What about the theory that mRNA vaccines can alter human DNA? Do vaccines trigger autoimmune diseases, allergies or have harmful side effects that outweigh their benefits?

Answer 67

There is a crucial difference between DNA and mRNA. DNA makes up our genetic code, is larger, double stranded and very long. DNA is protected by the nucleus. mRNA is a single stranded copy of a small part of the DNA, which is often released to send instructions to other parts of the cells. The mRNA is quickly broken down by the body, and it never enters the nucleus. Thus it cannot affect or combine with our DNA in any way to change our genetic code. The only relationship between vaccines and allergies is when the person already has an allergy to something in the vaccine, but it is not developed because of exposure to the vaccine, it is simply a reaction to a pre-existing allergy.
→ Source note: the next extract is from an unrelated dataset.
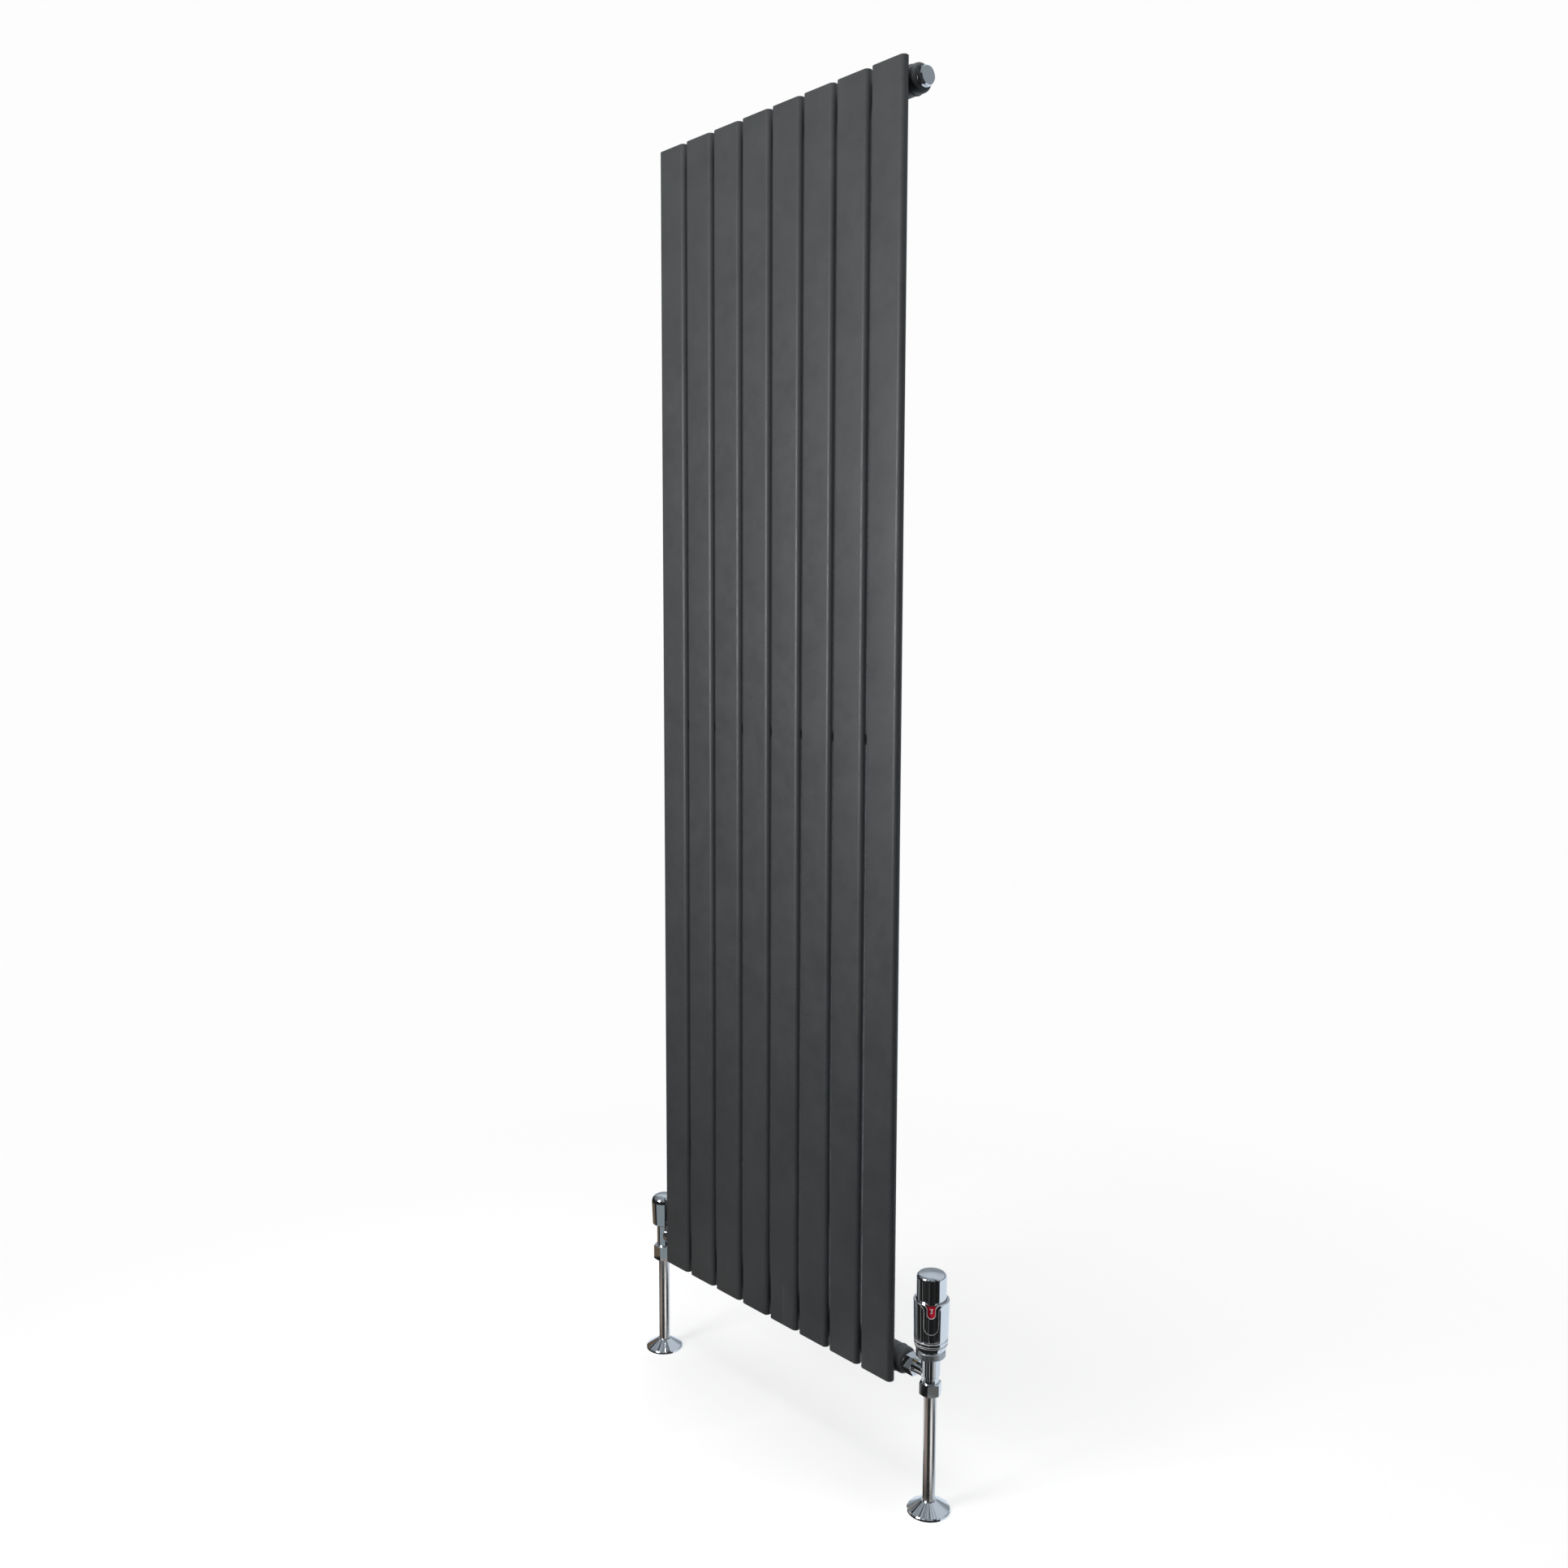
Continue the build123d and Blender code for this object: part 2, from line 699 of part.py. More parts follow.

The allergen found in vaccines is very minimal, it does not contain enough to cause an entire immune response to result in an allergic reaction. It is simply an overreaction when allergens are sensed, this reaction can not result in the spontaneous development of autoimmune diseases. Vaccines have been used to eradicate serious diseases and protect us against the serious symptoms of others. The benefits of vaccines and their ability to mitigate serious symptoms or even death in the case of some diseases, outweigh the potential side effects that may occur. These side effects might be a sore arm or maybe even feelings of some of the symptoms of the disease you are being vaccinated against, but those are much less severe than the effects of a disease on an unvaccinated person.